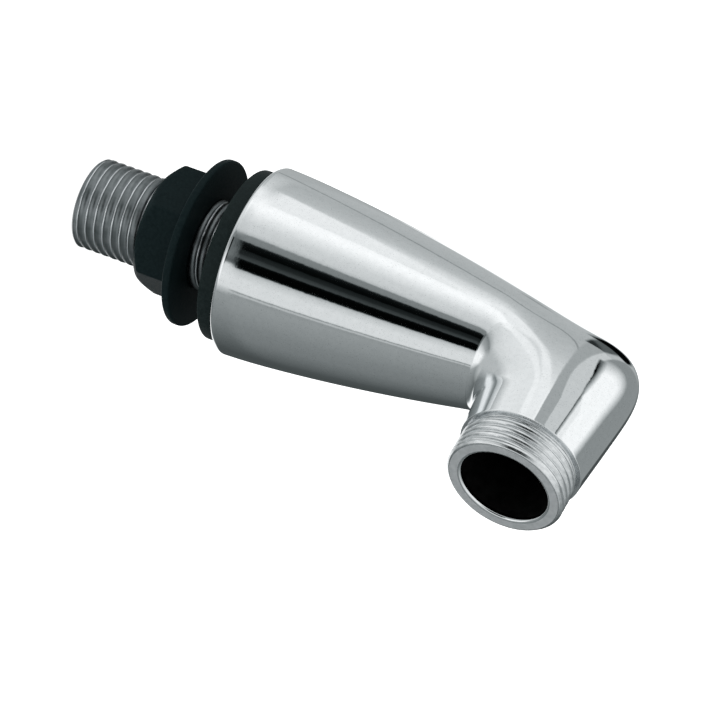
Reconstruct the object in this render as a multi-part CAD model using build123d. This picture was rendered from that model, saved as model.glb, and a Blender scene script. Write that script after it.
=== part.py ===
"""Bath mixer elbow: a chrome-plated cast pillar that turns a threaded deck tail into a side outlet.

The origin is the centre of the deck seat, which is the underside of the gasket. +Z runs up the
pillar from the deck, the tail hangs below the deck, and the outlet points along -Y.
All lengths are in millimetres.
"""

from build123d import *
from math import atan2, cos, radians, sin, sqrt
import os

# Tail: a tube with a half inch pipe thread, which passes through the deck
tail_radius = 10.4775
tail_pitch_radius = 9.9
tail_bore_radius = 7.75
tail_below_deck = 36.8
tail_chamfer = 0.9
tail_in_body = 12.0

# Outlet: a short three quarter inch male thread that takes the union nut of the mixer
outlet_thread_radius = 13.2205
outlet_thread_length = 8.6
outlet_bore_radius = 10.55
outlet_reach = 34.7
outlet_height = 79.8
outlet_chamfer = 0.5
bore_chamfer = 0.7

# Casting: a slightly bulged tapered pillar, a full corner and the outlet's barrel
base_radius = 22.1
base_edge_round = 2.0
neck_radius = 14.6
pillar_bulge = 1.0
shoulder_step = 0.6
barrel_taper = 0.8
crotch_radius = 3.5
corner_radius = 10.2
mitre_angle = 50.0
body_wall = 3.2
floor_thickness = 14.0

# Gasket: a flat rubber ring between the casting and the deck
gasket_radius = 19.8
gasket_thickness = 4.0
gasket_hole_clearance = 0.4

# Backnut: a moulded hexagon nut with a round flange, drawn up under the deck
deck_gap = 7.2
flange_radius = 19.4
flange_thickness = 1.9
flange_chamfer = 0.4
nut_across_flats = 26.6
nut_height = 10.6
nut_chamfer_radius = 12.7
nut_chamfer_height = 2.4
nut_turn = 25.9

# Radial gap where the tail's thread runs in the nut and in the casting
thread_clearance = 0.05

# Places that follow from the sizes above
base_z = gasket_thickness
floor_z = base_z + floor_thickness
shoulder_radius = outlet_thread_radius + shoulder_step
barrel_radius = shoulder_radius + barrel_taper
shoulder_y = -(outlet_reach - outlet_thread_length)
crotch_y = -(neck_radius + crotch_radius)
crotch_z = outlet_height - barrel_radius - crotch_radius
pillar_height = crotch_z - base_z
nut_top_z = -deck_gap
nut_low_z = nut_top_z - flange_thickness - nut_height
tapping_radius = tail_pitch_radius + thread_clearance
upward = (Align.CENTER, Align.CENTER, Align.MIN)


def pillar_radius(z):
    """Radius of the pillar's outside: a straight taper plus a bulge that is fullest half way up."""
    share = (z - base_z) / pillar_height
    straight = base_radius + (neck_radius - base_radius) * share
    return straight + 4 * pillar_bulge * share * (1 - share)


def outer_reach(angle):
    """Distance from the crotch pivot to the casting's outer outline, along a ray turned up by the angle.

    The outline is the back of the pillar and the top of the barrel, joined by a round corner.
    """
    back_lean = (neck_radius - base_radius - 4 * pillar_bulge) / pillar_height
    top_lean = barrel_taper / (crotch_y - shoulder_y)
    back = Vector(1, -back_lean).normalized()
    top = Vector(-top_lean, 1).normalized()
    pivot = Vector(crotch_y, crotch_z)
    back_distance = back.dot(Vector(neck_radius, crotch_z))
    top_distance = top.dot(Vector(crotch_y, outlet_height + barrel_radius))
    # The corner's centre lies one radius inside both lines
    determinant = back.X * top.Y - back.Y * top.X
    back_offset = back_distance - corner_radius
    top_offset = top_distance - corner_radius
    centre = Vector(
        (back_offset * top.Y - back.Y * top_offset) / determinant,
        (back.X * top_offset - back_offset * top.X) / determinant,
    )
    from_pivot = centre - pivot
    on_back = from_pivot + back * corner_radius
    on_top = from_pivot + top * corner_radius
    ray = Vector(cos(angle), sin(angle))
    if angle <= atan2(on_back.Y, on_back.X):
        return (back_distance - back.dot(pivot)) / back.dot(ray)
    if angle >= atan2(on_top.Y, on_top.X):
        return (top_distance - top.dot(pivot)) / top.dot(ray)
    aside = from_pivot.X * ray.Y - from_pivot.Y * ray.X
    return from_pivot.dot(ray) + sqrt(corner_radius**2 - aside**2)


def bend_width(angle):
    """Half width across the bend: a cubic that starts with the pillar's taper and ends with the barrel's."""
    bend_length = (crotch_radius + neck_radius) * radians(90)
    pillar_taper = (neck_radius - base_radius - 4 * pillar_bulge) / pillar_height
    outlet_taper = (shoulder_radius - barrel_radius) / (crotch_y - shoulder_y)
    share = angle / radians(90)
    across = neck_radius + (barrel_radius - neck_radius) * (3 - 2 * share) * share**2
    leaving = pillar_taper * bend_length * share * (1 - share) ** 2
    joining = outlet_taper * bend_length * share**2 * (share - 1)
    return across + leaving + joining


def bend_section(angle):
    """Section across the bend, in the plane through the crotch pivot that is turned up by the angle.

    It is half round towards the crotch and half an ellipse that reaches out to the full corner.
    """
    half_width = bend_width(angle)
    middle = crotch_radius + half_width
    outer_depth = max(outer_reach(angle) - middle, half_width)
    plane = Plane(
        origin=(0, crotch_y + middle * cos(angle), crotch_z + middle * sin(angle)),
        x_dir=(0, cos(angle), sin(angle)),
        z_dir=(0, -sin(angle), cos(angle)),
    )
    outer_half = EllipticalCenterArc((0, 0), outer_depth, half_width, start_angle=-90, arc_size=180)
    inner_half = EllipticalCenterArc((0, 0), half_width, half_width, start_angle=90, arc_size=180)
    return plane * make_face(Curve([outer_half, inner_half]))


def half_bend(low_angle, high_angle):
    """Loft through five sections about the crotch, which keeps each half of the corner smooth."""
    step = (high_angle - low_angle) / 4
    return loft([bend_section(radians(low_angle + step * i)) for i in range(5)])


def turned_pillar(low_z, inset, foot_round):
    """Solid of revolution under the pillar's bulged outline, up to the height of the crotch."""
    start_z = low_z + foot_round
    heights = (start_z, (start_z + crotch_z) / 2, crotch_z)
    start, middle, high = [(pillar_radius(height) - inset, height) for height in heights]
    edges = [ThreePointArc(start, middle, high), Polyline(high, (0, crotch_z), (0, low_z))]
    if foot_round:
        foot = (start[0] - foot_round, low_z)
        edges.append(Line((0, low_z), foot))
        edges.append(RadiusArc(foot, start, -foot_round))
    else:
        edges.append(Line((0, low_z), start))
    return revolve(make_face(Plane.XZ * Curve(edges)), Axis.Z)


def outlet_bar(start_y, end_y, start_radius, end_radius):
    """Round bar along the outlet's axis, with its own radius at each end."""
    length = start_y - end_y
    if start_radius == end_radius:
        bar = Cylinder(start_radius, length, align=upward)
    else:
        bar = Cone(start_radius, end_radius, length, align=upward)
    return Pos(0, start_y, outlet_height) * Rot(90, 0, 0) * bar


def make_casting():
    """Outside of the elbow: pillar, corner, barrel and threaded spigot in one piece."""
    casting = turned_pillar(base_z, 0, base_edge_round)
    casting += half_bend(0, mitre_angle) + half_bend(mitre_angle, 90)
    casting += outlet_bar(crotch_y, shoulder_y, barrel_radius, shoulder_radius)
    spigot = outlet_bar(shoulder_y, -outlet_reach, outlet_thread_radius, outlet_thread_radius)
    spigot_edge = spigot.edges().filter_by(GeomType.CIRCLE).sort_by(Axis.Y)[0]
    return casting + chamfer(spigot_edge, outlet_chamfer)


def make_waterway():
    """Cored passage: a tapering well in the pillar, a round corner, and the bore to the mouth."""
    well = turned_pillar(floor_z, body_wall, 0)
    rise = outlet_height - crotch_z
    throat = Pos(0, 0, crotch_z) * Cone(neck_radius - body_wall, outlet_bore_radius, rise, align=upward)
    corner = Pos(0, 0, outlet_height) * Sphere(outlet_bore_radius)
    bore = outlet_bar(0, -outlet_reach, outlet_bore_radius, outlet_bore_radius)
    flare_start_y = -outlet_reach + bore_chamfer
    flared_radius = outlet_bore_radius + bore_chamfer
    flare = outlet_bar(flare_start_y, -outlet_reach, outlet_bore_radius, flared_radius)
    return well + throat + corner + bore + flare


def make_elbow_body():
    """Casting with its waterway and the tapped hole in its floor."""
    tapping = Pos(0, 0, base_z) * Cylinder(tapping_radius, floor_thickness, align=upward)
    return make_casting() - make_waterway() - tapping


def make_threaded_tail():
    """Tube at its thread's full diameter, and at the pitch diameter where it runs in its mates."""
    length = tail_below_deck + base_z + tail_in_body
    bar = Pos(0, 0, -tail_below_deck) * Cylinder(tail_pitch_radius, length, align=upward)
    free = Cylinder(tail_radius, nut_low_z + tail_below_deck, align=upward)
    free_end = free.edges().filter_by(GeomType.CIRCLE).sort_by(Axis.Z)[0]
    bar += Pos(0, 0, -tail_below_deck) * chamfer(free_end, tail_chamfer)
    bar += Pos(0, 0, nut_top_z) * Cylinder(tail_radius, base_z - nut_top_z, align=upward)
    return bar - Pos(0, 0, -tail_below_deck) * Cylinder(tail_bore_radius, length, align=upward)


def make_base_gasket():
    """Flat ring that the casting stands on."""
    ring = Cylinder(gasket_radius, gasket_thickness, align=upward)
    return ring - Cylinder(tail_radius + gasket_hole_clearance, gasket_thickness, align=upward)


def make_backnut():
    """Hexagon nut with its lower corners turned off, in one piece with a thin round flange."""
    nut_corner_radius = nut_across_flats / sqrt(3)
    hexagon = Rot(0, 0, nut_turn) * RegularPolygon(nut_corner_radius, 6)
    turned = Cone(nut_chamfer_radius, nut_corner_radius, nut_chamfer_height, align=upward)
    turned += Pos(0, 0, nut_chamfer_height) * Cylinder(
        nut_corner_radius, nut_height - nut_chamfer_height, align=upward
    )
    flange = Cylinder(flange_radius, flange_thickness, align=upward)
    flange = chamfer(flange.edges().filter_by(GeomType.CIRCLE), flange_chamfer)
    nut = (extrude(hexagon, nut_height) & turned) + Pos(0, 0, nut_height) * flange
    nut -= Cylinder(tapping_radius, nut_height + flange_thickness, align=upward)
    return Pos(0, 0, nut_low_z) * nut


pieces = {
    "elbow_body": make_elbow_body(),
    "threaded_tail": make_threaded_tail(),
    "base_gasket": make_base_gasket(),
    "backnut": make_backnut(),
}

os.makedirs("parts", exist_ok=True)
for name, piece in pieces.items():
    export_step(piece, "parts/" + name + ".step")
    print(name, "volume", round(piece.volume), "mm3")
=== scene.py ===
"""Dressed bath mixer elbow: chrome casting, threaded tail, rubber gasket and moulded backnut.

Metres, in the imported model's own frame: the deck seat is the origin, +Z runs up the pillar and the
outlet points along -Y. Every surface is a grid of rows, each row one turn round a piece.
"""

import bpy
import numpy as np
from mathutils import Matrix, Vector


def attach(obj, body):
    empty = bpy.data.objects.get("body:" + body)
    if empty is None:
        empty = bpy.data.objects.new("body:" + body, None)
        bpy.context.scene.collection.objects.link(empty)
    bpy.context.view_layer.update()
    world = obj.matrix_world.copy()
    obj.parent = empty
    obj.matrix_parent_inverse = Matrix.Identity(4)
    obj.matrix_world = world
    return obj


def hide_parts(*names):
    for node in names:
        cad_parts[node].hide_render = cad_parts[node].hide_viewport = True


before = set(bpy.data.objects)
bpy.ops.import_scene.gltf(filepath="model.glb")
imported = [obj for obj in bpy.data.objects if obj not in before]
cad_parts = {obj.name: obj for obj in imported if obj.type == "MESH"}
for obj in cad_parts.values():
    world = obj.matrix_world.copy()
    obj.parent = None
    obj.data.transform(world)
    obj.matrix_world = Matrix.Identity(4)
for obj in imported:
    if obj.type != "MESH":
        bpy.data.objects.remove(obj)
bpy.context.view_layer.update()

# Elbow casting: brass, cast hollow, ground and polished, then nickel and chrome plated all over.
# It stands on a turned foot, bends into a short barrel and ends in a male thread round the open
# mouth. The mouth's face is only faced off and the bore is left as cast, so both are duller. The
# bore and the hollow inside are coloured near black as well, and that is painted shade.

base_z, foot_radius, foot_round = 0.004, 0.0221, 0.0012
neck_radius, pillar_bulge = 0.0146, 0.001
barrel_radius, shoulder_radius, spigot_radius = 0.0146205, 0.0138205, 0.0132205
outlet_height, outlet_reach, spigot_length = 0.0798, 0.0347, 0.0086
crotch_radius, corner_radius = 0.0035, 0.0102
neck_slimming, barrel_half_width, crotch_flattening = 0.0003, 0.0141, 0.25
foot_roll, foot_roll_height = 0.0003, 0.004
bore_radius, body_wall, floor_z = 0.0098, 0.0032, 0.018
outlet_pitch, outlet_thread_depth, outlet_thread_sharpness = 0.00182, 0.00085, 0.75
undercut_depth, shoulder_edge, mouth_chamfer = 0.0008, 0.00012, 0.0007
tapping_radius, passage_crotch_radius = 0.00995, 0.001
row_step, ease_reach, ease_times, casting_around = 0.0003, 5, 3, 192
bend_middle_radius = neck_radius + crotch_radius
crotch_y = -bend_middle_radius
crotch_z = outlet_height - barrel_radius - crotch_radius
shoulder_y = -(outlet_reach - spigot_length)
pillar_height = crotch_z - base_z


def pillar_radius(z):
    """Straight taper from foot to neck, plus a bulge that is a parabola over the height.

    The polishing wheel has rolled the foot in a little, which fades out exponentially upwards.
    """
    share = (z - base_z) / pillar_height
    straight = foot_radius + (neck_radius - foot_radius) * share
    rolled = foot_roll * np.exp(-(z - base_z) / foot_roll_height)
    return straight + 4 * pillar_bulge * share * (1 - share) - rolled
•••
Within the material above, extract exactly the lines that start at the line containing "nut = (extrude(hexagon, nut_height)" and stop after the line containing "before = set(bpy.data.objects)", and only those.

    nut = (extrude(hexagon, nut_height) & turned) + Pos(0, 0, nut_height) * flange
    nut -= Cylinder(tapping_radius, nut_height + flange_thickness, align=upward)
    return Pos(0, 0, nut_low_z) * nut


pieces = {
    "elbow_body": make_elbow_body(),
    "threaded_tail": make_threaded_tail(),
    "base_gasket": make_base_gasket(),
    "backnut": make_backnut(),
}

os.makedirs("parts", exist_ok=True)
for name, piece in pieces.items():
    export_step(piece, "parts/" + name + ".step")
    print(name, "volume", round(piece.volume), "mm3")
=== scene.py ===
"""Dressed bath mixer elbow: chrome casting, threaded tail, rubber gasket and moulded backnut.

Metres, in the imported model's own frame: the deck seat is the origin, +Z runs up the pillar and the
outlet points along -Y. Every surface is a grid of rows, each row one turn round a piece.
"""

import bpy
import numpy as np
from mathutils import Matrix, Vector


def attach(obj, body):
    empty = bpy.data.objects.get("body:" + body)
    if empty is None:
        empty = bpy.data.objects.new("body:" + body, None)
        bpy.context.scene.collection.objects.link(empty)
    bpy.context.view_layer.update()
    world = obj.matrix_world.copy()
    obj.parent = empty
    obj.matrix_parent_inverse = Matrix.Identity(4)
    obj.matrix_world = world
    return obj


def hide_parts(*names):
    for node in names:
        cad_parts[node].hide_render = cad_parts[node].hide_viewport = True


before = set(bpy.data.objects)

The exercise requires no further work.